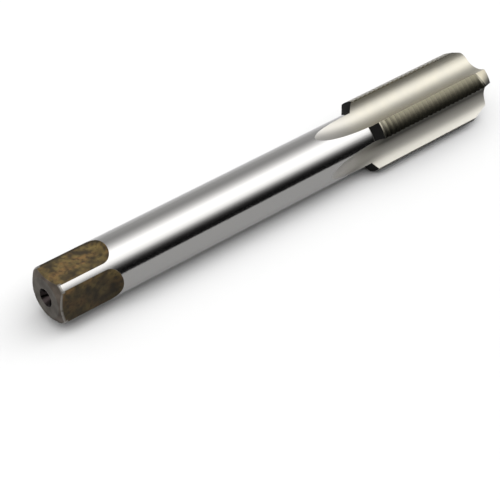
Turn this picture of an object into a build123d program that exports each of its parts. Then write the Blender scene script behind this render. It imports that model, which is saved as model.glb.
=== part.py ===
from build123d import *
import os
from math import acos, asin, cos, degrees, radians, sin, sqrt, tan

# A long-shank machine tap, ground from one bar of tool steel.
# X runs along the axis from the drive end to the cutting tip, and Z is up.
# The origin is the centre of the drive end, and the tap lies on two of its lands.

# Driving dimensions, in millimetres and degrees
overall_length = 172.0
shank_diameter = 18.0

thread_diameter = 24.2
thread_length = 52.1
rear_cone_length = 2.0
lead_length = 5.5
lead_angle = 20.0
lead_relief = 0.8

flute_count = 4
core_diameter = 12.2
land_width = 5.5
rake_angle = 10.0
heel_angle = 6.0
flute_wheel_radius = 90.0
flute_runout_start = 4.1

square_side_count = 4
square_across_flats = 14.0
square_length = 16.5
square_runout_radius = 6.0
square_turn = -7.0

end_chamfer_length = 1.3
end_chamfer_width = 2.8

centre_pilot_diameter = 2.5
centre_mouth_diameter = 5.8
centre_pilot_length = 2.6
centre_cone_angle = 60.0
centre_drill_point_angle = 118.0

# How far a cutter reaches past the metal that it clears
overrun = 2.0

# The turn between one axis of the cross-section and the next
quarter_turn = 90.0

# Sizes that follow from the driving ones
shank_radius = shank_diameter / 2
thread_radius = thread_diameter / 2
core_radius = core_diameter / 2
shoulder_x = overall_length - thread_length
lead_taper = tan(radians(lead_angle))
flute_pitch = 360 / flute_count
land_half_angle = degrees(asin(land_width / thread_diameter))


def polar(radius, angle):
    """A point of the cross-section at a radius and at an angle from the Y axis."""
    return Vector(radius * cos(radians(angle)), radius * sin(radians(angle)))


# The cross-section looks back from the tip, with Y across and Z up
section_plane = Plane(origin=(0, 0, 0), x_dir=(0, 1, 0), z_dir=(1, 0, 0))

# Turned blank: end chamfer, plain shank, and a head that steps up over a short cone
with BuildPart() as blank:
    with BuildSketch(Plane.XZ):
        with BuildLine():
            Polyline(
                (0, 0),
                (0, shank_radius - end_chamfer_width),
                (end_chamfer_length, shank_radius),
                (shoulder_x, shank_radius),
                (shoulder_x + rear_cone_length, thread_radius),
                (overall_length, thread_radius),
                (overall_length, 0),
                close=True,
            )
        make_face()
    revolve(axis=Axis.X)

# Flat cutter: a side mill whose rounded corner leaves the U-shaped end of each flat
flat_depth = shank_radius - square_across_flats / 2
flat_cutter_height = flat_depth + square_runout_radius
flat_end_x = square_length + square_runout_radius

with BuildPart() as flat_cutter:
    with BuildSketch(Plane.XZ):
        with Locations((flat_end_x, square_across_flats / 2)):
            Rectangle(flat_end_x + overrun, flat_cutter_height, align=(Align.MAX, Align.MIN))
        cutter_corner = vertices().group_by(Axis.X)[-1].sort_by(Axis.Y)[0]
        fillet(cutter_corner, square_runout_radius)
    extrude(amount=shank_radius, both=True)

# Flute section: a hooked rake face and a leaning heel face, joined by the floor arc that touches
# both faces and the core
half_gap = flute_pitch / 2 - land_half_angle
rake_direction = quarter_turn - half_gap + rake_angle
heel_direction = quarter_turn + half_gap + heel_angle
half_opening = (heel_direction - rake_direction) / 2
rake_corner = polar(thread_radius, quarter_turn - half_gap)
heel_corner = polar(thread_radius, quarter_turn + half_gap)
rake_outward = polar(1, rake_direction)
heel_outward = polar(1, heel_direction)

# The two faces would meet in an apex below the floor, at this distance down the rake face
flute_mouth = 2 * thread_radius * sin(radians(half_gap))
apex_depth = flute_mouth * cos(radians(half_gap + heel_angle)) / sin(radians(2 * half_opening))
apex = rake_corner - rake_outward * apex_depth

# The floor arc's centre lies on the middle line between the faces, its own radius above the core
middle_outward = polar(1, (rake_direction + heel_direction) / 2)
centre_term = apex.dot(middle_outward) - core_radius * sin(radians(half_opening))
spread_term = cos(radians(half_opening)) ** 2
root_term = sqrt(centre_term**2 - spread_term * (apex.length**2 - core_radius**2))
tangent_distance = (root_term - centre_term) / cos(radians(half_opening))
rake_tangent = apex + rake_outward * tangent_distance
heel_tangent = apex + heel_outward * tangent_distance
flute_reach = thread_radius

with BuildSketch() as flute_section:
    with BuildLine():
        rake_line = Line(rake_corner + rake_outward * flute_reach, rake_tangent)
        TangentArc(rake_tangent, heel_tangent, tangent=-rake_outward)
        heel_line = Line(heel_tangent, heel_corner + heel_outward * flute_reach)
        Line(heel_line @ 1, rake_line @ 0)
    make_face()

# Flute cutter: a straight pass, then the grinding wheel lifts out along its own rim into the shank
flute_full_x = shoulder_x + flute_runout_start
wheel_axis_height = core_radius + flute_wheel_radius
wheel_lift = wheel_axis_height - shank_radius - overrun
wheel_sweep = degrees(acos(wheel_lift / flute_wheel_radius))

with BuildPart() as flute_cutter:
    with BuildSketch(section_plane.offset(flute_full_x)):
        add(flute_section.sketch)
    extrude(amount=thread_length - flute_runout_start + overrun)
    with BuildSketch(section_plane.offset(flute_full_x)) as wheel_profile:
        add(flute_section.sketch)
    wheel_axis = Axis((flute_full_x, 0, wheel_axis_height), (0, 1, 0))
    revolve(wheel_profile.sketch, axis=wheel_axis, revolution_arc=wheel_sweep)

# Lead cutter: each land's taper is ground about an axis set over towards its cutting edge,
# so the metal falls away behind that edge
land_angle = quarter_turn + flute_pitch / 2
relief_offset = lead_relief / (2 * sin(radians(land_half_angle)))
relief_centre = polar(relief_offset, land_angle + quarter_turn)
cutting_corner = polar(thread_radius, land_angle + land_half_angle)
land_heel = polar(thread_radius, land_angle - land_half_angle)
lead_cutter_tip_radius = (cutting_corner - relief_centre).length - lead_length * lead_taper
lead_cutter_radius = (land_heel - relief_centre).length + overrun * lead_taper
lead_cutter_run = (lead_cutter_radius - lead_cutter_tip_radius) / lead_taper
lead_cutter_start_angle = land_angle - flute_pitch / 2
relief_origin = section_plane.from_local_coords(relief_centre)
lead_cutter_side = section_plane.from_local_coords(polar(1, lead_cutter_start_angle + quarter_turn))
lead_cutter_plane = Plane(origin=relief_origin, x_dir=(1, 0, 0), z_dir=lead_cutter_side)

with BuildPart() as lead_cutter:
    with BuildSketch(lead_cutter_plane):
        with BuildLine():
            Polyline(
                (overall_length - lead_cutter_run, lead_cutter_radius),
                (overall_length, lead_cutter_tip_radius),
                (overall_length + overrun, lead_cutter_tip_radius),
                (overall_length + overrun, lead_cutter_radius),
                close=True,
            )
        make_face()
    revolve(axis=Axis(relief_origin, (1, 0, 0)), revolution_arc=flute_pitch)

# Centre drill: a pilot with a drilled point below the cone that takes the lathe or grinder centre
pilot_radius = centre_pilot_diameter / 2
mouth_radius = centre_mouth_diameter / 2
cone_depth = (mouth_radius - pilot_radius) / tan(radians(centre_cone_angle / 2))
pilot_depth = cone_depth + centre_pilot_length
point_depth = pilot_depth + pilot_radius / tan(radians(centre_drill_point_angle / 2))

with BuildPart() as centre_drill:
    with BuildSketch(Plane.XZ):
        with BuildLine():
            Polyline(
                (0, 0),
                (mouth_radius, 0),
                (pilot_radius, -cone_depth),
                (pilot_radius, -pilot_depth),
                (0, -point_depth),
                close=True,
            )
        make_face()
    revolve(axis=Axis.Z)

# The tap: the blank with its drive square, flutes, relieved lead and centre holes
flat_pitch = 360 / square_side_count
flute_turns = [Location((0, 0, 0), (flute_pitch * turn, 0, 0)) for turn in range(flute_count)]
flat_turns = [
    Location((0, 0, 0), (square_turn + flat_pitch * side, 0, 0)) for side in range(square_side_count)
]
drive_end_plane = Plane(origin=(0, 0, 0), z_dir=(-1, 0, 0))
tip_plane = Plane(origin=(overall_length, 0, 0), z_dir=(1, 0, 0))

with BuildPart() as machine_tap:
    add(blank.part)
    with Locations(*flat_turns):
        add(flat_cutter.part, mode=Mode.SUBTRACT)
    with Locations(*flute_turns):
        add(flute_cutter.part, mode=Mode.SUBTRACT)
        add(lead_cutter.part, mode=Mode.SUBTRACT)
    with Locations(drive_end_plane, tip_plane):
        add(centre_drill.part, mode=Mode.SUBTRACT)

machine_tap.part.label = "machine_tap"

os.makedirs("parts", exist_ok=True)
export_step(machine_tap.part, "parts/machine_tap.step")
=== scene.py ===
from math import acos, asin, cos, pi, radians, sin, sqrt, tan

import bmesh
import bpy
from mathutils import Matrix, Quaternion, Vector


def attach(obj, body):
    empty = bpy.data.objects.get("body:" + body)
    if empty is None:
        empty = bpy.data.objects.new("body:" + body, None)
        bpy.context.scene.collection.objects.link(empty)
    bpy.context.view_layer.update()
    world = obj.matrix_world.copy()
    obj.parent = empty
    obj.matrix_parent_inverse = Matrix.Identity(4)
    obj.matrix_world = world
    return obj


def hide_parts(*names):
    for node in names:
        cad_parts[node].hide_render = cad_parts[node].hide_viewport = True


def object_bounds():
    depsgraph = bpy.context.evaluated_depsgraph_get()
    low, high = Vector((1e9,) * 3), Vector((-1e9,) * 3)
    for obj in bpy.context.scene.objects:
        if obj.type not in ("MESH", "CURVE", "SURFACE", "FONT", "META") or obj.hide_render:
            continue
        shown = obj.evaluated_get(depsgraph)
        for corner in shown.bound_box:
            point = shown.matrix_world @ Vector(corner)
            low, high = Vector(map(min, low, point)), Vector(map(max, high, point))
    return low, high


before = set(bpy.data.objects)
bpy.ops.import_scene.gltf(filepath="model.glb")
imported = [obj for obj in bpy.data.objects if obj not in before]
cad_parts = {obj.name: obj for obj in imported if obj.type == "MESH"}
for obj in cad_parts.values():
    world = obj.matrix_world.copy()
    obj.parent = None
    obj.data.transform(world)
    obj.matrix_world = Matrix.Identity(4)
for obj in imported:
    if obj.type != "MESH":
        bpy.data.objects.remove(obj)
cad_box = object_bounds()

# The tap
# One bar of high-speed steel, turned, milled square, hardened, and ground between its centres. The
# wheel leaves the shank, flutes and thread bright; the square keeps the scale of the hardening.

# Lengths are millimetres as far as the floor, with X along the axis and the drive end at zero
millimetre = 0.001
quarter_turn = pi / 2
quarter_turns = [quarter_turn * number for number in range(4)]
cutter_overlap = 2.0
merge_distance = 0.0005
overall_length = 172.0
shank_radius = 9.0
thread_radius = 12.1
core_radius = 6.1
shoulder_x = 119.9
rear_cone_length = 2.0
end_chamfer_length = 1.3
end_chamfer_width = 2.8
centre_pilot_radius = 1.25
centre_pilot_length = 2.6
centre_mouth_radius = 2.9
centre_cone_angle = radians(60)
centre_point_angle = radians(118)
centre_cone_depth = (centre_mouth_radius - centre_pilot_radius) / tan(centre_cone_angle / 2)
centre_pilot_depth = centre_cone_depth + centre_pilot_length
centre_point_depth = centre_pilot_depth + centre_pilot_radius / tan(centre_point_angle / 2)
round_steps = 192
ring_spacing = 6.0
edge_round = 0.6
edge_round_steps = 6

# Turned blank, spun from its profile
blank_corners = [
    (centre_point_depth, 0),
    (centre_pilot_depth, centre_pilot_radius),
    (centre_cone_depth, centre_pilot_radius),
    (0, centre_mouth_radius),
    (0, shank_radius - end_chamfer_width),
    (end_chamfer_length, shank_radius),
    (shoulder_x, shank_radius),
    (shoulder_x + rear_cone_length, thread_radius),
    (overall_length, thread_radius),
    (overall_length, centre_mouth_radius),
    (overall_length - centre_cone_depth, centre_pilot_radius),
    (overall_length - centre_pilot_depth, centre_pilot_radius),
    (overall_length - centre_point_depth, 0),
]
blank_profile = [blank_corners[0]]
for (start_x, start_r), (end_x, end_r) in zip(blank_corners, blank_corners[1:]):
    pieces = max(1, round(abs(end_x - start_x) / ring_spacing))
    for piece in range(1, pieces + 1):
        share = piece / pieces
        blank_profile.append((start_x + (end_x - start_x) * share, start_r + (end_r - start_r) * share))

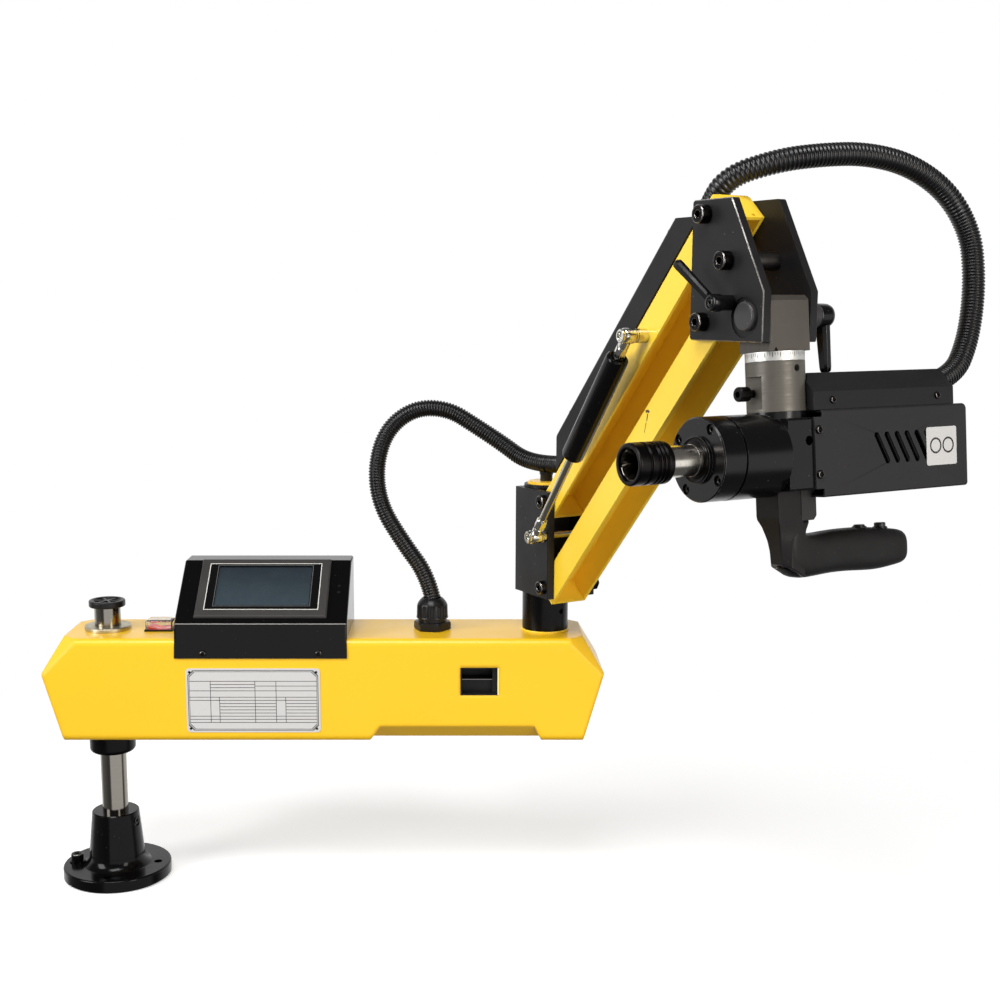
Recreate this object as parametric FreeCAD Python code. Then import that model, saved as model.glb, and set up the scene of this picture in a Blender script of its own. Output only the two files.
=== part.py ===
import FreeCAD, Part
import math
import os

# Arm tapping machine: a round base and column carry a swinging base arm, a post,
# a parallelogram lift arm with a gas strut, and a tapping head that tilts and swivels.
# Millimetres, +Z up, +X along the base arm. The origin is the column axis at the base's underside.

os.makedirs("parts", exist_ok=True)
V = FreeCAD.Vector

# ---------------------------------------------------------------- driving dimensions
RUNNING = 0.05            # radial clearance of a running fit
SHEET = 3.0               # arm and link sheet
COVER_SHEET = 1.5         # folded covers

COLUMN_R = 14.0
COLUMN_FOOT = 6.0
COLUMN_TOP = 305.0
FLANGE_R = 58.8
FLANGE_T = 13.5
HUB_TOP = 74.5
HUB_R = 25.5
BASE_PCD = 90.0
BASE_HOLE_R = 4.5
CAP_R = 19.4
CAP_T = 7.0
COLLAR_R = 24.6           # lower collar, post, graduated ring and swivel collar share it
COLLAR_H = 25.9

ARM_Z0 = 168.7
ARM_Z1 = 279.9
ARM_HALF_Y = 51.6
ARM_RIDGE_Z = 243.0
ARM_END = 38.5
ARM_RIDGE = 60.0
ARM_L = 474.8             # column axis to post axis
GEM = 18.0
BEND_R = 7.0
RELIEF_H = 17.0
RELIEF_D = 20.6
RELIEF_X = (ARM_L - 188.4, ARM_L - 176.8, ARM_L - 13.4, ARM_L - 5.3)
TOP_RING_H = 4.5
WINDOW = (ARM_L - 91.8, ARM_L - 50.9, 219.3, 249.5)

BOX_X = (81.5, 263.7)
BOX_SKIRT_Z = 259.7
BOX_FRONT_Z = 296.6
BOX_TOP_Z = 351.0
BOX_SLOPE_Y0 = -49.9
BOX_SLOPE_Y1 = 24.1
BEZEL = (101.6, 242.0, 7.0, 91.0)
LCD = (121.5, 222.0, 23.0, 79.6)
SWITCH = (42.5, 73.0, -15.0, 8.0)
GLAND_X = ARM_L - 122.3
GLAND_TOP = 314.8

ELBOW = 61.07             # the upper arm's turn about the post, towards the viewer
WASHER = 2.0
JOURNAL_R = 17.0
BRACKET_Z = (324.15, 436.3)
BRACKET_X = (-14.9, 50.4)
FORK_HALF = 21.5          # half the gap in both forks
FORK_WALL = 8.0
PIVOT_X = 42.6
LOWER_PIVOT_Z = 336.0
UPPER_PIVOT_Z = 426.3
PIN_R = 5.0
STRUT_PIN_Z = 390.6
STRUT_PIN_R = 4.0

LIFT = 47.65              # elevation of the links
LINK_L = 375.4
LINK_HALF = 21.0
LINK_BACK = 16.0
UPPER_OPEN = -13.0
LOWER_OPEN = -14.5
LINK_END = 12.0           # past the lower pivot
LINK_TIP = 8.9            # past the upper one
BORE_END = LINK_HALF - SHEET + 0.6   # the pivots' bores stop short of the sheet's inner face
CABLE_COVER_H = 26.0
STRUT_S = 234.7
STRUT_Y = -40.5
EYE_HALF = 6.0
STRUT_BORE_R = 7.0
STRUT_ROD_R = 4.0
STRUT_TUBE_R = 11.0

# The head bracket hangs on the bolt at the upper link's end.
BOLT_X = PIVOT_X + LINK_L * math.cos(math.radians(LIFT))
BOLT_Z = UPPER_PIVOT_Z + LINK_L * math.sin(math.radians(LIFT))
PLATE_LEFT = BOLT_X - 18.79
PLATE_RIGHT = BOLT_X + 76.3
PLATE_Z0 = BOLT_Z - 106.24
PLATE_Z1 = BOLT_Z + 12.56
PLATE_CORNER_R = 29.3
HEAD_PIN = (BOLT_X + 55.01, BOLT_Z - 85.04)
HEAD_PIN_R = 8.0
LEAN = 5.96               # head leans out at its bottom
SPACER = (BOLT_X + 30.21, BOLT_Z - 39.24)
LEVER = (BOLT_X + 35.81, BOLT_Z - 74.04)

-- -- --

▸ **Written task**
Nothing but the lines from the one with "before = set(bpy.data.objects)" to the one with "# wheel leaves" should be echoed, both of them included, exactly as written.

▸ **Task response**
before = set(bpy.data.objects)
bpy.ops.import_scene.gltf(filepath="model.glb")
imported = [obj for obj in bpy.data.objects if obj not in before]
cad_parts = {obj.name: obj for obj in imported if obj.type == "MESH"}
for obj in cad_parts.values():
    world = obj.matrix_world.copy()
    obj.parent = None
    obj.data.transform(world)
    obj.matrix_world = Matrix.Identity(4)
for obj in imported:
    if obj.type != "MESH":
        bpy.data.objects.remove(obj)
cad_box = object_bounds()

# The tap
# One bar of high-speed steel, turned, milled square, hardened, and ground between its centres. The
# wheel leaves the shank, flutes and thread bright; the square keeps the scale of the hardening.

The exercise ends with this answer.